One Supreme Court justice says his fellow conservatives are “too dismissive” of government efforts to ensure racial diversity in schools. Another more liberal member says those on the right did “serious violence” to a high school student’s free speech rights.

And one conservative slams another for “faux judicial restraint.”

These were some of the heated written exchanges contained in the final decisions handed down by the high court in the last, frantic days of the term.

With justices rushing to finish business in time for summer recess, the luxury of polite, modest jurisprudence often gives way to bare-knuckle rhetoric, preserving for history the evidence of a divided court.

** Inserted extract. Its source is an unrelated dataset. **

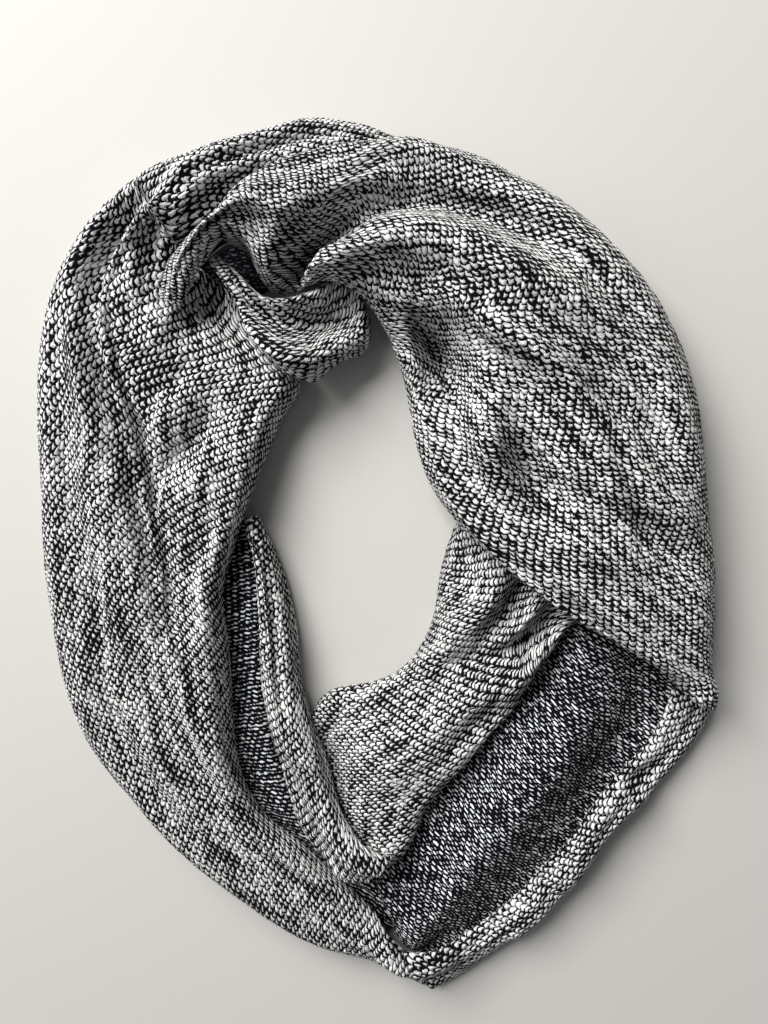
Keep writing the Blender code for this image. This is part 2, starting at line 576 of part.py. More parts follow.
def solid(name, vertices, faces):
    """A named object with the given faces, turned to point outwards, in its own material."""
    mesh = bpy.data.meshes.new(name)
    mesh.from_pydata((vertices * MM).tolist(), [], [tuple(int(k) for k in face) for face in faces])
    if signed_volume(mesh) < 0:
        mesh.flip_normals()
    mesh.shade_smooth()
    mesh.materials.append(wool(name))
    part = bpy.data.objects.new(name, mesh)
    bpy.context.collection.objects.link(part)
    return part


def signed_volume(mesh):
    """Volume inside a mesh, below zero where its faces point inwards."""
    total = 0.0
    for face in mesh.polygons:
        corners = [mesh.vertices[k].co for k in face.vertices]
        for k in range(1, len(corners) - 1):
            total += corners[0].dot(corners[k].cross(corners[k + 1])) / 6
    return total


def wool(name):
    """Knitted two-yarn wool, pale on its face and dark on its reverse."""
    colour = REVERSE_WOOL if name in REVERSE_SIDES else FACE_WOOL
    material = bpy.data.materials.new(name + "_wool")
    material.use_nodes = True
    shader = material.node_tree.nodes["Principled BSDF"]
    shader.inputs["Base Color"].default_value = (*colour, 1)
    shader.inputs["Roughness"].default_value = WOOL_ROUGHNESS
    shader.inputs["Metallic"].default_value = 0.0
    return material


for item in list(bpy.data.objects):
    bpy.data.objects.remove(item)

# Lay the stretches down in turn, each on what is already there.
sides = []
ground = height_map([], np.maximum, -np.inf)
for name, sections, folds, lap, stations, across in STRETCHES:
    surface = laid_on(stretch_surface(sections, folds, lap, stations, across), ground)
    ground = np.maximum(ground, height_map([surface], np.maximum, -np.inf))
    sides += [surface, thicken(surface)]
    wall_mesh(name, surface)

# Fill what they hide.
core_mesh(height_map(sides, np.minimum, np.inf))
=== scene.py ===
"""Infinity scarf: a seamed loop of two-yarn knit, wound round twice and laid down in a gathered ring.

Sizes are millimetres until a mesh is made, then metres. The stretches are laid from the floor up.
"""

import math

import bpy
import numpy as np
from mathutils import Matrix, Vector


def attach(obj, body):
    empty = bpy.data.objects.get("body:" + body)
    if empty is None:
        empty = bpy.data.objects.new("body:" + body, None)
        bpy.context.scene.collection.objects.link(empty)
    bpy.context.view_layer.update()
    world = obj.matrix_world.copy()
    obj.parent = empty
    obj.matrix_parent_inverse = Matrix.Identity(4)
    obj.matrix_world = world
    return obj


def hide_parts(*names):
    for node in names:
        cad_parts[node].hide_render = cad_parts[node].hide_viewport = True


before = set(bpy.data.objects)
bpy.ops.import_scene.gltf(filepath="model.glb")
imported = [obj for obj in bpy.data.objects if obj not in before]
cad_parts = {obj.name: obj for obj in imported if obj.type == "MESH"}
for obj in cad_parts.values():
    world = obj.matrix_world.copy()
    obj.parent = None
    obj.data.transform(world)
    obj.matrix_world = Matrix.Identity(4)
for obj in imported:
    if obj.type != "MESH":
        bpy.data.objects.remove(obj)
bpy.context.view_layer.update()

bpy.ops.object.select_all(action="DESELECT")


# ---- Inner fold -------------------------------------------------------------------------------
# A narrow stretch low down beside the hole, with the dark reverse of the knit uppermost. It is
# wool and acrylic jersey in two yarns, and it lies on the surface below the left sweep.

MM = 0.001
WALL = 2.5              # thickness of the cloth
ROLL_UNDER = 3.5        # radius of a rolled edge below its widest line
ROLL_CLEAR = 0.6        # least height of its underside
ROLL_END = 165          # degrees round the roll at which the sheet ends
ROLL_MOST = 0.9         # greatest share of a stretch's width that its two rolls take
ROLL_POINTS = 30        # points round the upper part of a roll
UNDER_POINTS = 8        # points round its part below the widest line
TOP_POINTS = 90         # points from roll to roll
FOLD_POINTS = 41        # points along a fold
FOLD_ENDS = 0.08        # part of a half turn by which a fold's sine starts late and ends early
FOLD_FADE = 0.7         # how fast a fold fades towards its ends
LAYER_GAP = 0.5         # clear space between one layer and the next
REST_REACH = 12.0       # a layer rests on what lies within this distance
SAG_REACH = 4.0         # and bends softly over this distance
CELL = 2.0              # spacing of the height maps
MAP_HALF_X = 200.0      # half the size of the height maps
MAP_HALF_Y = 250.0
WALE = 3.4              # from one column of stitches to the next
COURSE = 2.3            # from one row of stitches to the next
WALE_RELIEF = 0.35      # how far a column of stitches stands out
PUCKER = (0.3, 14.0)    # height and size of the cloth's own soft lumps
TENSION = (0.8, 9.0)    # height and width of the fine ridges that run along a stretch
TENSION_LENGTH = 7.0    # how many times as long as wide they are
TENSION_WANDER = (6, 60)    # how far they wander sideways, and over what length
ACROSS_EVENED = 9       # sections on each side over which the rolled-out width is averaged
MIDDLE_EVENED = 30      # the rolled-out middle line is averaged over this part of the stretch
FACES_UP = 0.35         # a place counts as on top where its normal points up at least this much
GRAIN_SPAN = 6          # points on each side over which the lie of the cloth is read

# Sections across the stretch, from the hole outwards, one to a row: x, y and height of the inner
# edge, reach of its roll, height of the top beside that roll, halfway and beside the outer roll, then
# reach of the outer roll and height, x and y of its edge. An edge is the widest line of its roll.
INNER_FOLD = (
    (-63,   26, 6, 4, 11, 11, 11, 4, 6, -72,   30),
    (-59,    6, 6, 4, 13, 13, 13, 4, 7, -80,    6),
    (-57,  -20, 7, 4, 15, 15, 15, 4, 8, -83,  -21),
    (-55,  -47, 8, 4, 16, 16, 15, 4, 8, -82,  -48),
    (-53,  -74, 8, 4, 17, 16, 15, 4, 8, -80,  -75),
    (-48, -100, 9, 4, 17, 16, 14, 4, 7, -76, -104),
    (-40, -120, 9, 4, 17, 15, 13, 4, 6, -67, -126),
    (-28, -142, 7, 4, 13, 11, 10, 4, 5, -52, -144),
    (-12, -160, 5, 4, 10,  9,  8, 4, 4, -32, -161),
    (  8, -172, 4, 4,  8,  8,  7, 4, 4, -15, -176),
    ( 22, -193, 4, 4,  7,  7,  7, 4, 4,   2, -192),
)
IN_LOW, IN_REACH, IN_TOP, MID_TOP, OUT_TOP, OUT_REACH, OUT_LOW = range(2, 9)
INNER_EDGE = slice(0, 2)
OUTER_EDGE = slice(9, 11)

# The lie of the knit seen from above: x and y of a place, degrees of its wales and of its courses.
INNER_FOLD_GRAIN = (
    (-64,   10, 90,   0),
    (-68,  -40, 90,  -2),
    (-66,  -90, 84,  -6),
    (-40, -135, 62, -24),
)


def smooth_rows(table, count, start, end, closed=False):
    """Read `count` rows from a smooth curve through a table, evenly spaced along its middle line."""
    rows = np.array(table, float)
    if closed:
        rows = np.vstack([rows, rows[:1]])
    middle = (rows[:, start] + rows[:, end]) / 2
    along = np.concatenate([[0], np.cumsum(np.linalg.norm(np.diff(middle, axis=0), axis=1))])
    if closed:
        wrapped = np.vstack([rows[-2:-1], rows, rows[1:2]])
        wrapped_along = np.concatenate([[along[-2] - along[-1]], along, [along[-1] + along[1]]])
        slopes = np.gradient(wrapped, wrapped_along, axis=0)[1:-1]
    else:
        slopes = np.gradient(rows, along, axis=0)
    at = np.linspace(0, along[-1], count, endpoint=not closed)
    row = np.clip(np.searchsorted(along, at, side="right") - 1, 0, len(rows) - 2)
    span = (along[row + 1] - along[row])[:, None]
    t = (at - along[row])[:, None] / span
    return (
        (2 * t**3 - 3 * t**2 + 1) * rows[row]
        + (t**3 - 2 * t**2 + t) * span * slopes[row]
        + (3 * t**2 - 2 * t**3) * rows[row + 1]
        + (t**3 - t**2) * span * slopes[row + 1]
    )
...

With the liberal bloc narrowly losing a number of high-profile cases this term — including late-term abortion, campaign finance reform, and public school desegregation — the political and legal stakes produced sharper ideological lines.

Justices John Paul Stevens, David Souter, Ruth Bader Ginsburg, and Stephen Breyer all wrote toughly worded dissents, punctuated by reading some of them from the bench. It is a rarely used privilege, reserved for only the biggest, most contentious cases.

“There is very little that dissenters can do. If you don’t have five votes you really don’t have anything,” said Thomas Goldstein, a Washington appellate attorney who has argued many cases before the Supreme Court.

“The one symbolic step that they can take to show they are almost outraged and that they think something terrible has happened is to read these dissents from the bench. And so the fact that the more liberal members of the court have done it is really a sign that they are frustrated.”